Louisville made a couple of mild threats in the second half, cutting its deficit to single-digits, but DePaul responded each time. Payne, after the game, spent some time trying to make the case that DePaul was much better than its record, and maybe it is. But DePaul really shouldn’t matter in this discussion. Not if Louisville is playing like Louisville.

One of the big problems Louisville basketball has to overcome is instability. And nothing destabilizes the overall picture of a program like jettisoning a coach during the season. Payne took over an unstable program, that is true. And shouldn’t be overlooked. Perhaps, if you’re looking at the program now from the inside, you might think he has brought some stability. That’s possible. But from the outside, that’s not how it looks. And that’s where most of us reside. So that’s the eye test we have to apply.
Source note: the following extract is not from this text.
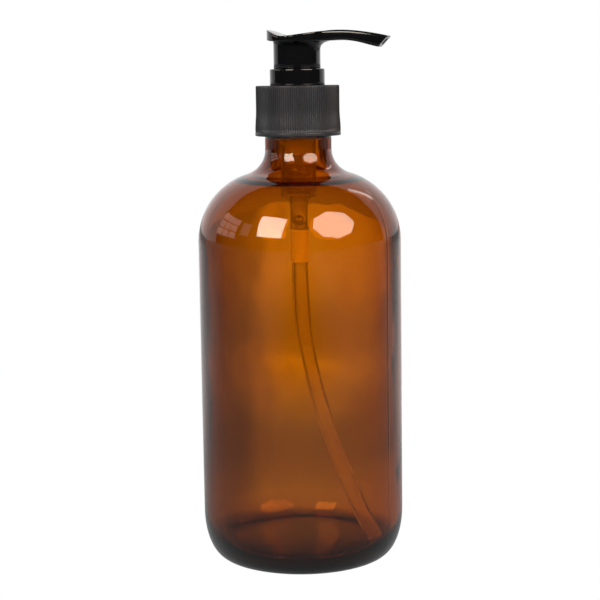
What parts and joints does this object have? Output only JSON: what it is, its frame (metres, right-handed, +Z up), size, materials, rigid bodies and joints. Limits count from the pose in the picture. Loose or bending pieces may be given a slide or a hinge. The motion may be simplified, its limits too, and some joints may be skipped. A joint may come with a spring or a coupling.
{
  "type": "soap pump dispenser",
  "caption": "Round-shouldered amber glass bottle with a ribbed screw closure and a lock-down lotion pump whose curved spout points along +X.",
  "frame": {"origin": "centre of the bottle's base, on the surface it stands on", "axes": "+Z up along the bottle and pump axis; +X towards the end of the spout"},
  "size_m": [0.075, 0.075, 0.1957],
  "materials": {
    "amber_glass": "clear amber, polished",
    "satin_black": "satin, finely ribbed",
    "gloss_black": "moulded gloss",
    "natural_plastic": "natural translucent polypropylene",
    "piston_plastic": "soft natural polyethylene",
    "stem_plastic": "natural, smooth",
    "clear_tube": "natural translucent polyethylene, extruded",
    "natural_rubber": "smooth elastomer",
    "white_foam": "fine closed-cell foam",
    "spring_steel": "drawn stainless wire",
    "ball_steel": "polished stainless"
  },
  "bodies": {
    "bottle": {"bottle": "amber_glass"},
    "pump_body": {"housing": "natural_plastic", "lock_collar": "gloss_black", "neck_gasket": "white_foam", "stem_wiper": "natural_rubber", "dip_tube": "clear_tube"},
    "closure": {"closure": "satin_black"},
    "inlet_ball": {"inlet_ball": "ball_steel"},
    "spring": {"return_spring": "spring_steel"},
    "head": {"pump_head": "gloss_black", "stem": "stem_plastic", "piston_seat": "natural_plastic"},
    "piston": {"piston": "piston_plastic"}
  },
  "joints": [
    {"name": "closure_rise", "type": "slide", "parent": "bottle", "child": "pump_body", "axis": [0, 0, 1], "range_m": [0, 0.00423]},
    {"name": "closure_twist", "type": "hinge", "parent": "pump_body", "child": "closure", "pos_m": [0, 0, 0.166], "axis": [0, 0, 1], "range_deg": [0, 360]},
    {"name": "ball_lift", "type": "slide", "parent": "pump_body", "child": "inlet_ball", "axis": [0, 0, 1], "range_m": [0, 0.0015]},
    {"name": "head_swivel", "type": "hinge", "parent": "pump_body", "child": "spring", "pos_m": [0, 0, 0.1425], "axis": [0, 0, 1], "continuous": true},
    {"name": "head_travel", "type": "slide", "parent": "spring", "child": "head", "axis": [0, 0, 1], "range_m": [0, 0.014], "deforming": ["return_spring"]},
    {"name": "piston_shift", "type": "slide", "parent": "head", "child": "piston", "axis": [0, 0, 1], "range_m": [0, 0.0015]}
  ],
  "couplings": [
    {"joint": "closure_rise", "follows": "closure_twist", "m_per_rad": 0.00067377}
  ]
}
Losing brings its own kind of instability. And I believe that Payne is a first-rate person, that he cares about his players and is doing what is best personally for every, single one of them. But the reality of the situation is that a coach has to do all those things, and win his share of games.

At some point, the leadership at Louisville is going to have to look at the big picture, look at the home attendance, look at the body language on the court, look at the basketball product and ask whether it is better to continue on its current trajectory or make a change.

It's going to have to do that whether it wants to or not. With each loss of the kind we saw Saturday, half-measures become less effective. My feeling on this season is that we’d have a good idea by New Year’s whether this thing was working out for Payne, and my hope is that it would be.

But hope is not a strategy. And Payne’s chances to build support are crumbling behind him. And though the big ball hasn’t dropped on New Year’s Eve yet, most of us feel as if we can see which direction this thing is heading. It’s the wrong kind of collision course. The only variable is time.